In the fashion of Tod Browning‘s Freaks (1932) – which will get its homage in a vital part of the movie – the outcasts, though not without flaws or free of the very constructs they seek to escape, prove to be the ones truly worthy of the title “human”. Socialites, on the other hand, show their true colors in all their pettiness and violence.
But, as is usually the case in stories about conformism, in the end, it’s the conformists who end up suffering the most from the constraints they try to impose on others. Repression backfires on those who try to enforce it. Power burns those who wish to wield it. The rules of the game are simply too unreasonable to follow. But even when it’s no longer worth playing, the game can never be over for them.

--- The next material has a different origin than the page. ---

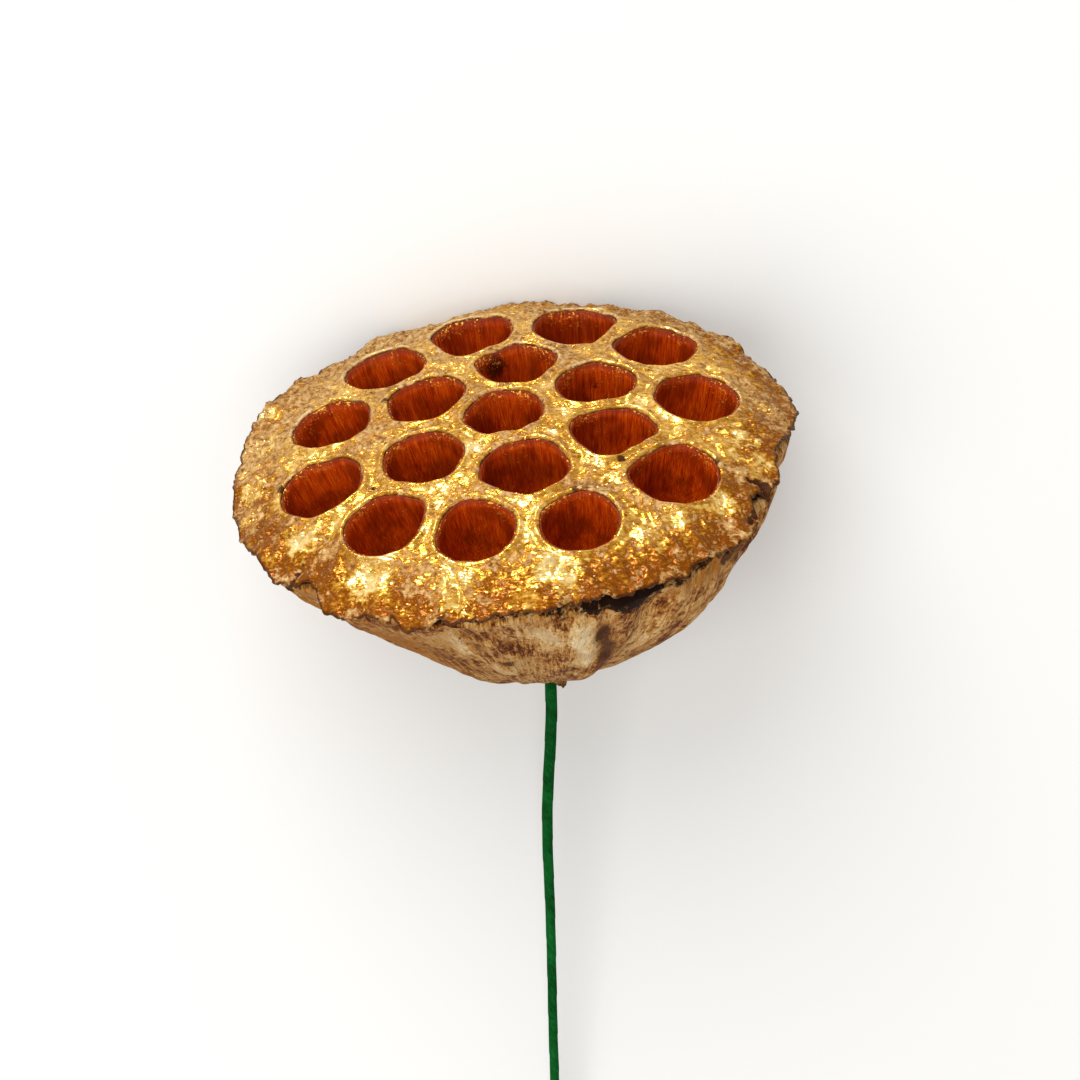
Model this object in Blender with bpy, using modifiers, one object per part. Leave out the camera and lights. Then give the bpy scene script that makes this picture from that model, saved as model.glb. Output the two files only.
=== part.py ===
"""A dried lotus pod on a wire stem wrapped in green tape, lying on a table. Metres, +Z up.

The pod is shaped in its own frame, in millimetres: the middle of its face is the origin, the face looks along
+Z and the stalk's end points along -Z. It is then laid down, so that two low lobes of its rim rest on the
table, and the stem runs from its base along -Y until its cut end touches the table too. The origin is the
middle of the whole object's footprint, at table height. Directions round the pod are in degrees, from +X.
"""

import math

import bmesh
import bpy
from mathutils import Matrix, Vector, noise
from mathutils.geometry import delaunay_2d_cdt

MM = 0.001

# The face is a shallow dome whose margin turns down, less so towards one side
RIM_RADIUS = 45.2
DOME_FALL = 0.0033
MARGIN_START = 34.0
MARGIN_FALL = 0.022
FLAT_MARGIN = (148, 0.8, 33)
CRUMPLE_HEIGHT = 0.35
CRUMPLE_SCALE = 0.35
SPOKE_HEIGHT = 1.3
SPOKE_SCALE = 7

# Lobes and dents of the rim's outline, and where its edge flares up: direction, size, half width
RIM_LOBES = (
    (77, 2.0, 6),
    (104, 1.9, 6),
    (58, 1.0, 5),
    (43, 0.9, 5),
    (6, 0.9, 7),
    (-17, -2.0, 10),
    (-33, -2.2, 4),
    (-42, 1.0, 5),
    (-90, -1.7, 22),
    (-135, 0.6, 5),
    (-142, -1.6, 4),
    (-160, 0.7, 12),
)
RIM_FLARES = ((78, 1.3, 6), (57, 1.0, 6), (34, 0.9, 12), (152, 0.8, 14))
RIM_RAGGED = 0.55
RIM_WAVE = 0.7
RIM_EDGE = 0.9
RIM_OVERHANG = 1.6
WIDE_OVERHANG = (-68, 1.2, 16)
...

But if conformism is nothing but self-torture, Poor Things argues that the freaks’ spontaneous defection can turn into rebellion. And later on, it can lead to a new way of life: free, equal, and communal.
God is a Woman
The male characters are trying to control Bella in their own various ways, and she doesn’t even entertain it. She is just too autonomous.Emma Stone, also a co-producer of the movie (quoted from the production notes)
What at first appears to be a collection of the misadventures of an outspoken Lolita soon turns into a coming-of-age story. Along with a trial-and-error sex education, Bella’s journey to self-determination passes through a constant bewilderment at the nonsense of the bourgeois world she finds herself thrown into. The effect is hilarious, in the tradition of other strangers-in-a-strange-land characters like Charlie Chaplin‘s Charlot or Jacques Tati‘s Monsieur Hulot. And no less political.
One could argue that Poor Things is an heir to Alice’s Adventures in Wonderland. After all, Lewis Carroll‘s work was also a commentary on the many social rituals that children end up having to partake in, however mindless they may seem, in order to be allowed into adult society – Lanthimos’ second movie, Dogtooth (2009) revolves around the same idea, with much more disturbing developments. Bella is a kind of young adult Alice. And the oppression of women – through body control – is, in her eyes, as puzzling and nonsensical as the Mad Tea Party.
Bella looks at the terrible wonders of the world in the same stupor as Alice. But unlike Alice, she does not just stare. Her gaze is questioning. It seeks to understand the foundations of Wonderland, no matter how deep they lie, no matter how repulsive they prove to be. And it has a final purpose in mind: radical change. It is a promise, on the part of a queen freak, to remake the world in her own freakish image. Not as an idol to worship, but as a forerunner to let oneself be inspired by.
Bella’s gaze is, ultimately, the same attitude that Poor Things aims to awaken in the viewer. A mixture of amazement before the marvels of the world, and skepticism in the face of its facades. It’s just the right cocktail for a meaningful life. Or, at least, a one-of-a-kind one.